For any given norm on $\mathbb{R}^n$, the associated dual norm (in the functional analysis sense), denoted $\| \cdot \|_*$ is defined as $\| z \|_* = \sup\{ z^{t} x : \| x \| < 1 \}$.
As shown here, $\left(\| x \|_1\right)_{*} = \| x \|_\infty$ and vice-versa (at least in finite dims).
Can this be proved using linear programming duality? I think so, but how? I see $l_1$ ball has $2n$ vertices and $2^n$ facets whereas $l_\infty$ ball has $2^n$ vertices but $2n$ facets. This suggests connection to linear programming duality. I would like to gain a deeper understanding of this.

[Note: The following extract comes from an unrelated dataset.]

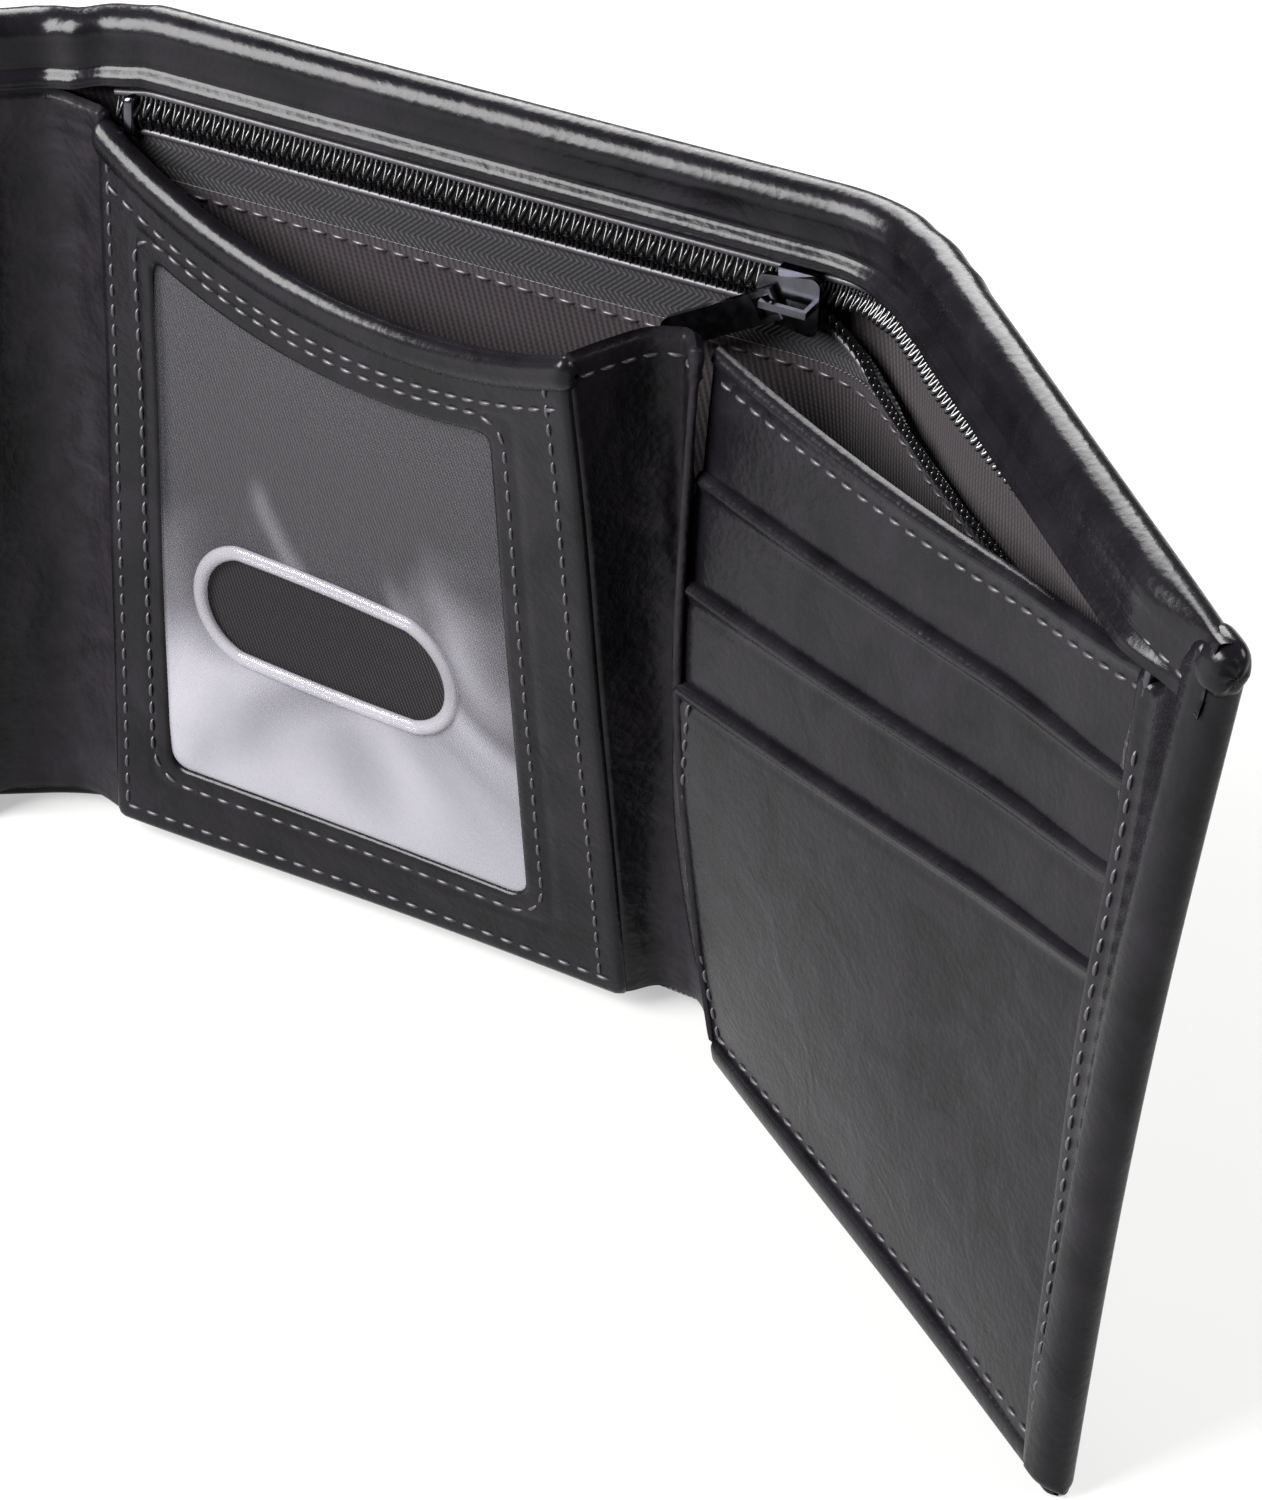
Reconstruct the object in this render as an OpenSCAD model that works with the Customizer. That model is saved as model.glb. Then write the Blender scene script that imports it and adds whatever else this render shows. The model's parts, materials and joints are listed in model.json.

Could someone give a reference or a hint on how to do this if not a full solution? I think I'd have use some auxilliary variable tricks to convert absolute values and max operators into linear variables?
Thank you!
One direction: \begin{align} &\sup\{z^\top x: ||x||_\infty \le 1\}\\ &= \max_x \left\{\sum_j z_j x_j: \max_j |x_j| \le 1\right\}\\ &= \max_x \left\{\sum_j z_j x_j: |x_j| \le 1 \ \forall j\right\}\\ &= \max_x \left\{\sum_j z_j x_j: x_j \le 1 \ \forall j, -x_j \le 1 \ \forall j\right\}\\ &= \min_{\alpha,\beta}\left\{\sum_j (\alpha_j + \beta_j): \alpha_j - \beta_j = z_j \ \forall j, \alpha_j \ge 0 \ \forall j, \beta_j \ge 0 \ \forall j\right\}\\ &= \min_{\alpha,\beta}\left\{\sum_j |z_j|\right\}\\ &= \sum_j |z_j| \end{align}
The other direction: \begin{align} &\sup\{z^\top x: ||x||_1 \le 1\}\\ &= \max_x \left\{\sum_j z_j x_j: \sum_j |x_j| \le 1\right\}\\ &= \max_{x,y} \left\{\sum_j z_j x_j: x_j - y_j \le 0\ \forall j, -x_j - y_j \le 0\ \forall j, \sum_j y_j \le 1, y_j \ge 0 \ \forall j\right\}\\ &= \min_{\alpha,\beta,\gamma}\left\{\gamma: \alpha_j - \beta_j = z_j \ \forall j, -\alpha_j - \beta_j + \gamma \ge 0 \ \forall j, \alpha_j \ge 0 \ \forall j, \beta_j \ge 0 \ \forall j, \gamma \ge 0\right\}\\ &= \min_{\alpha,\beta,\gamma}\left\{\gamma: \gamma \ge |z_j| \ \forall j\right\}\\ &= \max_j |z_j| \end{align}